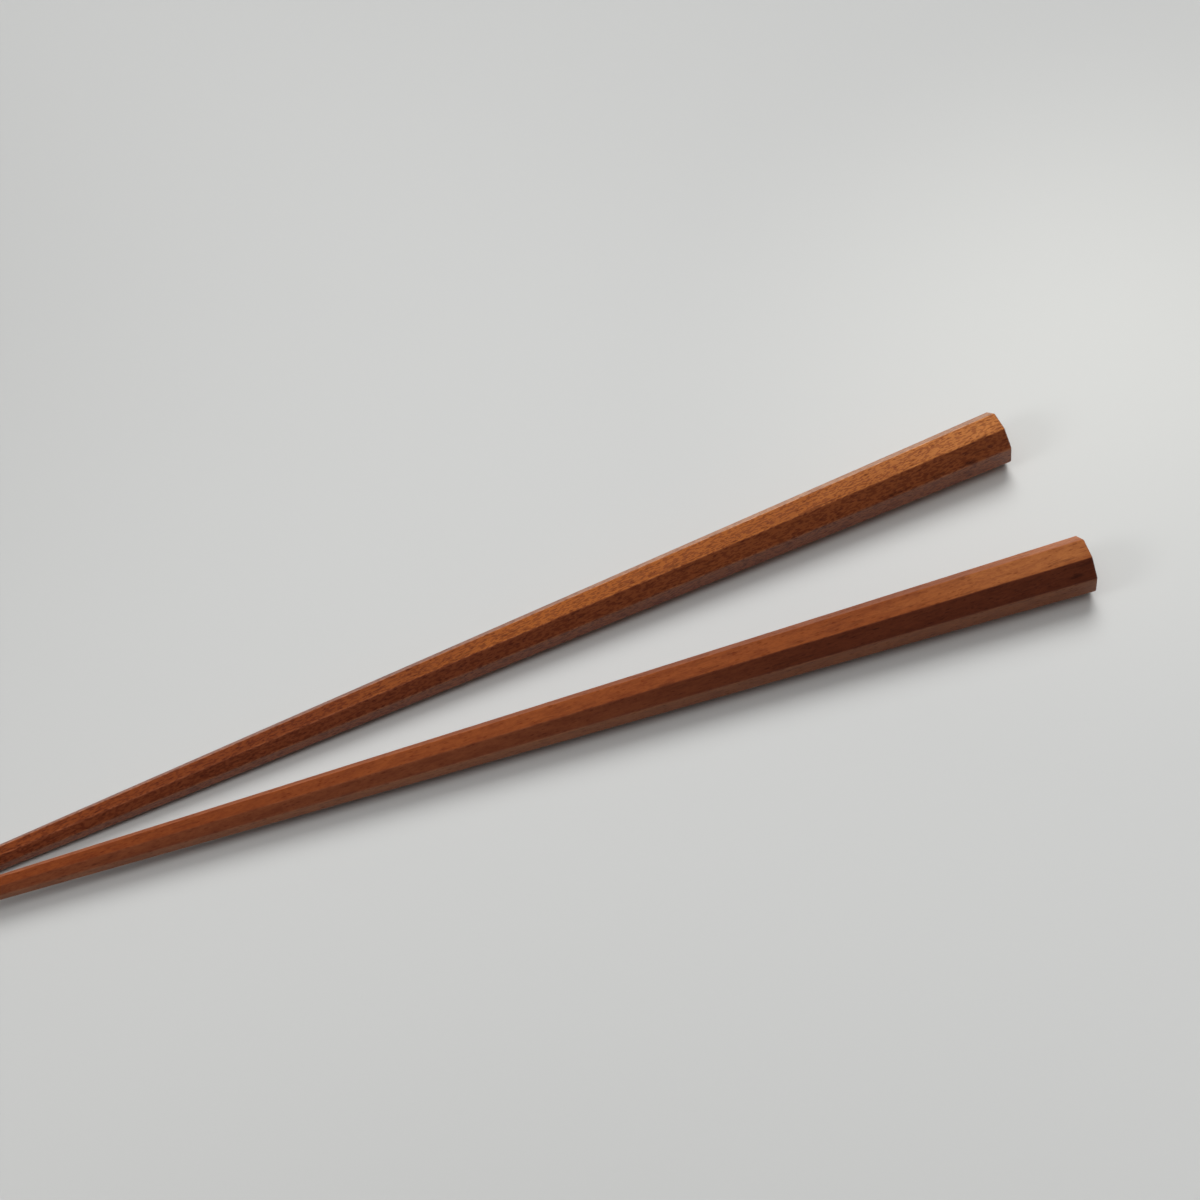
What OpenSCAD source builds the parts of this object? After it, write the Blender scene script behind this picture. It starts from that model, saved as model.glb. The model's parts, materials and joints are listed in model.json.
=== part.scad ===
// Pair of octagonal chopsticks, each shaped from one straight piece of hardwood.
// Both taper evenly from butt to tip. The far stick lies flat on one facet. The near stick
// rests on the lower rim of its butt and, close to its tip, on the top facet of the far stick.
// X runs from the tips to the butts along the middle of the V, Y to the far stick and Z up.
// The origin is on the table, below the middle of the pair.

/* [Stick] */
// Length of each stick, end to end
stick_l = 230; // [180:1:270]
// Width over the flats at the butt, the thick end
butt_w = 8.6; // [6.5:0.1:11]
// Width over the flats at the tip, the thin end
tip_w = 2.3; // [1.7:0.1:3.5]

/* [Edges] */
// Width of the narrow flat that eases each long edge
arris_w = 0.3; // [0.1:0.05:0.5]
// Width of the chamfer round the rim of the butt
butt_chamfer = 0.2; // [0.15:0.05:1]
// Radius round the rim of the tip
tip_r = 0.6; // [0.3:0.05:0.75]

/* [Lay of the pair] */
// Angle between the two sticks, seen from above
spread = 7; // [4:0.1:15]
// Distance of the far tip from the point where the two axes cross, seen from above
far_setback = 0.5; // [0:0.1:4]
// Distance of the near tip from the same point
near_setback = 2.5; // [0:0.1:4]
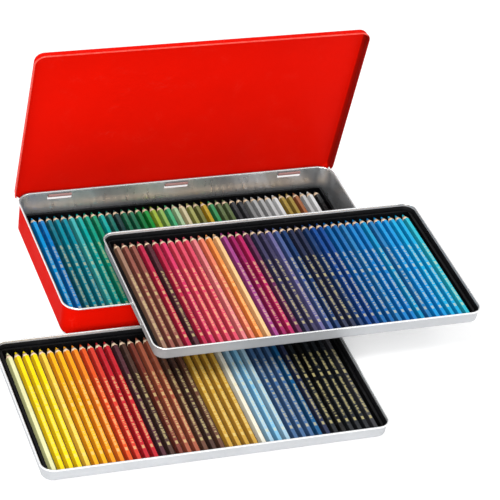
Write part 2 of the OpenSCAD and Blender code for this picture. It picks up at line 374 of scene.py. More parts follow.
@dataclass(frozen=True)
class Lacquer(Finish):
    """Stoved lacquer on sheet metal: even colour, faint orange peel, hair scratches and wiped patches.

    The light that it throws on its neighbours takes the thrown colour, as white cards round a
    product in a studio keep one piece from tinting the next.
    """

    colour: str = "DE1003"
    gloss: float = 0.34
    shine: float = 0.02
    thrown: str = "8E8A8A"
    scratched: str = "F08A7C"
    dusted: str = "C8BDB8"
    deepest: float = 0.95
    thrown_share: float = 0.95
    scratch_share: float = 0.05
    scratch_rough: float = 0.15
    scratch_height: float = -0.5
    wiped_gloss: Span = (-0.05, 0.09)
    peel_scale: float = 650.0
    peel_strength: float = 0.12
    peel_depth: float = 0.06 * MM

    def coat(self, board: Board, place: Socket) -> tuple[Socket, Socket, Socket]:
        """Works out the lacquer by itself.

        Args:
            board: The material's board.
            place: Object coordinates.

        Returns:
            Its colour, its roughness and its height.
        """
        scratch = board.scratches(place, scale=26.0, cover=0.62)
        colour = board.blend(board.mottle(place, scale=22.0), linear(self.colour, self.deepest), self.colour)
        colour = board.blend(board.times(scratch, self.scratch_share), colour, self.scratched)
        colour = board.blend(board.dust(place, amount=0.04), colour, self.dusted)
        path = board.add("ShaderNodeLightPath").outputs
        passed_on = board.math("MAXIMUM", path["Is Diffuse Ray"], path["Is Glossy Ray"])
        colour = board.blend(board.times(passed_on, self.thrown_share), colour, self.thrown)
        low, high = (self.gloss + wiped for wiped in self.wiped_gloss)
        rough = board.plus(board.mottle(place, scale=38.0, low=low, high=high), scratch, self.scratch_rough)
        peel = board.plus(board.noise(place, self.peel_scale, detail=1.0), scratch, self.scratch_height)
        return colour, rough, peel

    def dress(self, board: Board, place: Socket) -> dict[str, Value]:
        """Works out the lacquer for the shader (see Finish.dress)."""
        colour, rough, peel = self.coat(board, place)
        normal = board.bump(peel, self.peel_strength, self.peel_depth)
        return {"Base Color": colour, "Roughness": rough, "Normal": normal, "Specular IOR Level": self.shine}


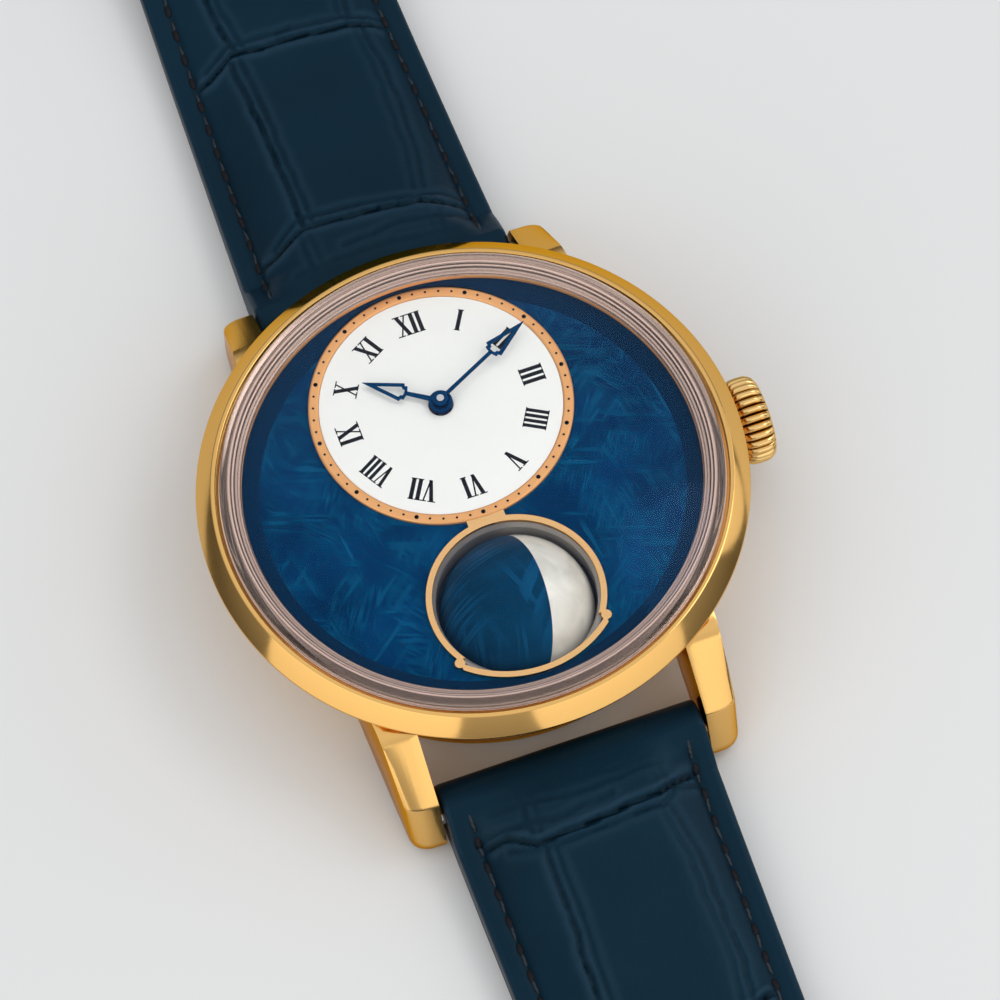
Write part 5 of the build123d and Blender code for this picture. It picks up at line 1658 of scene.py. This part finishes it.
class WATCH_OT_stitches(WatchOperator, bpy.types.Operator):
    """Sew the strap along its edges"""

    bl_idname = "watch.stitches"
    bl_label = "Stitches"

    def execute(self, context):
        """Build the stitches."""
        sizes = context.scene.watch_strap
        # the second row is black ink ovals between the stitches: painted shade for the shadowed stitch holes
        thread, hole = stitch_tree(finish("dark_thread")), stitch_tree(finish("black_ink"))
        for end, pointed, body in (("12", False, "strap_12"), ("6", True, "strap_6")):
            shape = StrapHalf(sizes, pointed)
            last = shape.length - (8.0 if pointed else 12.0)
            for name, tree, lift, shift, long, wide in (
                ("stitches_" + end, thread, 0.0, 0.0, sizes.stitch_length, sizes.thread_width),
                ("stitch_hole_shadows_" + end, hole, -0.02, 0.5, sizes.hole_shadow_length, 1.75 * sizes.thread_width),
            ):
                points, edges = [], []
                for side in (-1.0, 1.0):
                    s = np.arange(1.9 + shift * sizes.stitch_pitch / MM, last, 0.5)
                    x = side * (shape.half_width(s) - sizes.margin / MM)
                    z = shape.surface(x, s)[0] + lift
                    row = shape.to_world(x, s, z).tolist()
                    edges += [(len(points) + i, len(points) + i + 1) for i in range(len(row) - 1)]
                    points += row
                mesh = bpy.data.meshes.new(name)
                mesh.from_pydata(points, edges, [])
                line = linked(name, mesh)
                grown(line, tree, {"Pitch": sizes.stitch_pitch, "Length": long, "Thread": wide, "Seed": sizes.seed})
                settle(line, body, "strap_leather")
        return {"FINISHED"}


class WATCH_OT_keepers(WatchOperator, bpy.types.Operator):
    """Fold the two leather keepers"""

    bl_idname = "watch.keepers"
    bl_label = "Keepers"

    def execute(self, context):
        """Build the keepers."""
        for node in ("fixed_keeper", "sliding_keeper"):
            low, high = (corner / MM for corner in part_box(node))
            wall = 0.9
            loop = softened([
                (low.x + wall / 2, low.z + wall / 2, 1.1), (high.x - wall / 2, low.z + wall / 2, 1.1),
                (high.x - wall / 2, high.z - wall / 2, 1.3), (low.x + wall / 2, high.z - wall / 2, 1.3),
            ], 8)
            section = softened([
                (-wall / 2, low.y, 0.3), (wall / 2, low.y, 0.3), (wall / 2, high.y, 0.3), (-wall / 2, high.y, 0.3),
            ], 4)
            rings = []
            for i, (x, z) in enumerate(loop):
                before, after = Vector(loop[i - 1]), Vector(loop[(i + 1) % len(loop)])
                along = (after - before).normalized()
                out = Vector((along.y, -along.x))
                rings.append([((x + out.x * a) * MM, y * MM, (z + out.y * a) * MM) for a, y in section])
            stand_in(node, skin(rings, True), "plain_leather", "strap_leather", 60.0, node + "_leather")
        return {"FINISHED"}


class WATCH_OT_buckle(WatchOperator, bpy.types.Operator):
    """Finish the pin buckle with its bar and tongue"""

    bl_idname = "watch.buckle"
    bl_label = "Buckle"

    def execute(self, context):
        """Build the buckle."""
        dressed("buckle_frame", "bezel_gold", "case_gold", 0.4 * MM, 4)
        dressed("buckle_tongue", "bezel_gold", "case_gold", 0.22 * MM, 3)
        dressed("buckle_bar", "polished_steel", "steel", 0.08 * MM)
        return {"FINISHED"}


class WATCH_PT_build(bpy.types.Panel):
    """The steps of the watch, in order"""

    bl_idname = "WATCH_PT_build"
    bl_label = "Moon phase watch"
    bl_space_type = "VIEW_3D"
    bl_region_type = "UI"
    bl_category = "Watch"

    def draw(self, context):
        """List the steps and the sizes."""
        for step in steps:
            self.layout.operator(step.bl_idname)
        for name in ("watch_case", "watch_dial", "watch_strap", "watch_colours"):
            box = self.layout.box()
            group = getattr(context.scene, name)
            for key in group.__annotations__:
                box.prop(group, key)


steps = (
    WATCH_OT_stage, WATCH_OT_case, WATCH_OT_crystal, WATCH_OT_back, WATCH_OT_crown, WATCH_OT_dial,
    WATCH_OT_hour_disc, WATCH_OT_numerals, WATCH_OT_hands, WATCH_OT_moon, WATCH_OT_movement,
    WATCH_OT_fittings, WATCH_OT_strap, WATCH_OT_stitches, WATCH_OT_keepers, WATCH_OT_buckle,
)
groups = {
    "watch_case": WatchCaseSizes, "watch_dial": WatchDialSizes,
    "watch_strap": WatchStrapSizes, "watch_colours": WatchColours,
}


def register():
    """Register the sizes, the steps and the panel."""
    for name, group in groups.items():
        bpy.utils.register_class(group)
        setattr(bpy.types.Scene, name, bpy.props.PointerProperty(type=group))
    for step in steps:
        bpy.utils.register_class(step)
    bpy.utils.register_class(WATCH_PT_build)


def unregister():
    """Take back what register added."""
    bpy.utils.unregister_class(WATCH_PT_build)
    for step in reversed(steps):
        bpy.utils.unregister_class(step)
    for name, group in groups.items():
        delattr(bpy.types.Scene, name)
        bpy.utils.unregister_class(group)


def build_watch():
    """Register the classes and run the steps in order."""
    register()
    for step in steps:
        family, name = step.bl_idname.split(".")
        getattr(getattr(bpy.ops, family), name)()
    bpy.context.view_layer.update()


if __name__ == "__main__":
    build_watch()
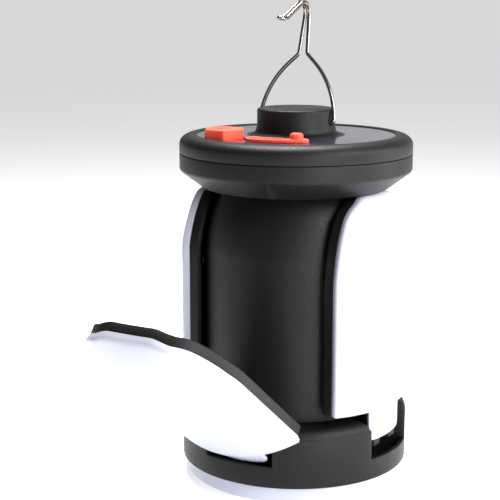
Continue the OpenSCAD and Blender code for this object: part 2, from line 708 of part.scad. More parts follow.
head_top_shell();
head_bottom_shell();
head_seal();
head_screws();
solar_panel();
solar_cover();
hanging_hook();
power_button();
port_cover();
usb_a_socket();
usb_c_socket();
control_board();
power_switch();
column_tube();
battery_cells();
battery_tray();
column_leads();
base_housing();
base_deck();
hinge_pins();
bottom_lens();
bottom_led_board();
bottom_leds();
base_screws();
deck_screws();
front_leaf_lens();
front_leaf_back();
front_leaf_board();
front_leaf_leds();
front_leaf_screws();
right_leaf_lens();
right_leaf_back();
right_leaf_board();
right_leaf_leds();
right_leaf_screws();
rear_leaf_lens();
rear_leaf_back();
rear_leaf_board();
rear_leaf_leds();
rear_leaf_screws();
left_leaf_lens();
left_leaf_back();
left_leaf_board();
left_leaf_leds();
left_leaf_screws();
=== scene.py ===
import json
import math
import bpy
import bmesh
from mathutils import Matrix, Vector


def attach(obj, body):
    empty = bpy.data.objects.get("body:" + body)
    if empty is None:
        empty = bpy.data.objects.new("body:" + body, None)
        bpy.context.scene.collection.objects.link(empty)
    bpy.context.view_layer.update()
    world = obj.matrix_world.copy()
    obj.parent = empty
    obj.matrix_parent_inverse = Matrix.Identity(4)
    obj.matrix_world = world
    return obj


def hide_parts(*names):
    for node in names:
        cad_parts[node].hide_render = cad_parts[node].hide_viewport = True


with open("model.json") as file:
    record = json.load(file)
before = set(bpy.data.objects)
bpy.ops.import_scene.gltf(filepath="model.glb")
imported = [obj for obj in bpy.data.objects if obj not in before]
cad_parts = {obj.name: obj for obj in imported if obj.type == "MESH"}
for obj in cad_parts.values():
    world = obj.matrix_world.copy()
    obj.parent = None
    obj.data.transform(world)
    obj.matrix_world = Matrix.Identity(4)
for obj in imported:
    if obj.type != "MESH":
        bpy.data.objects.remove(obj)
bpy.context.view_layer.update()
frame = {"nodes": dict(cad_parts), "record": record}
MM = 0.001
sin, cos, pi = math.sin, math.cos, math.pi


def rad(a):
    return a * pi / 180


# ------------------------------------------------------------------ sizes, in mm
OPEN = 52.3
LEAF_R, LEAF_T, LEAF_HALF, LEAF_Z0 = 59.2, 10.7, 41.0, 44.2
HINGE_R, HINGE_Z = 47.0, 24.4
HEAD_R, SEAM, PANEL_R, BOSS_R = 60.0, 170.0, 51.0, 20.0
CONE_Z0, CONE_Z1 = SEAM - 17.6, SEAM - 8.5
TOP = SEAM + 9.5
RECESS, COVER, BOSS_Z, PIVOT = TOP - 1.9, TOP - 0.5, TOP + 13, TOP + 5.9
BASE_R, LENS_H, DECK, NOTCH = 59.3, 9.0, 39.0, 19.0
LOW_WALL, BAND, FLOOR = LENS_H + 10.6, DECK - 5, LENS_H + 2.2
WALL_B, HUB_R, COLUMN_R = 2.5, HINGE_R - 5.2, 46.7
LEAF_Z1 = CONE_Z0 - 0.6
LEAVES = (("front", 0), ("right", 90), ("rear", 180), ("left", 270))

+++

:: REQUIREMENTS ::
Extract the lines from the line with "right_leaf_board();" to the line with "obj.matrix_world = Matrix.Identity(4)", inclusive, reproducing them exactly and leaving out every other line.

:: CORRECT ANSWER ::
right_leaf_board();
right_leaf_leds();
right_leaf_screws();
rear_leaf_lens();
rear_leaf_back();
rear_leaf_board();
rear_leaf_leds();
rear_leaf_screws();
left_leaf_lens();
left_leaf_back();
left_leaf_board();
left_leaf_leds();
left_leaf_screws();
=== scene.py ===
import json
import math
import bpy
import bmesh
from mathutils import Matrix, Vector


def attach(obj, body):
    empty = bpy.data.objects.get("body:" + body)
    if empty is None:
        empty = bpy.data.objects.new("body:" + body, None)
        bpy.context.scene.collection.objects.link(empty)
    bpy.context.view_layer.update()
    world = obj.matrix_world.copy()
    obj.parent = empty
    obj.matrix_parent_inverse = Matrix.Identity(4)
    obj.matrix_world = world
    return obj


def hide_parts(*names):
    for node in names:
        cad_parts[node].hide_render = cad_parts[node].hide_viewport = True


with open("model.json") as file:
    record = json.load(file)
before = set(bpy.data.objects)
bpy.ops.import_scene.gltf(filepath="model.glb")
imported = [obj for obj in bpy.data.objects if obj not in before]
cad_parts = {obj.name: obj for obj in imported if obj.type == "MESH"}
for obj in cad_parts.values():
    world = obj.matrix_world.copy()
    obj.parent = None
    obj.data.transform(world)
    obj.matrix_world = Matrix.Identity(4)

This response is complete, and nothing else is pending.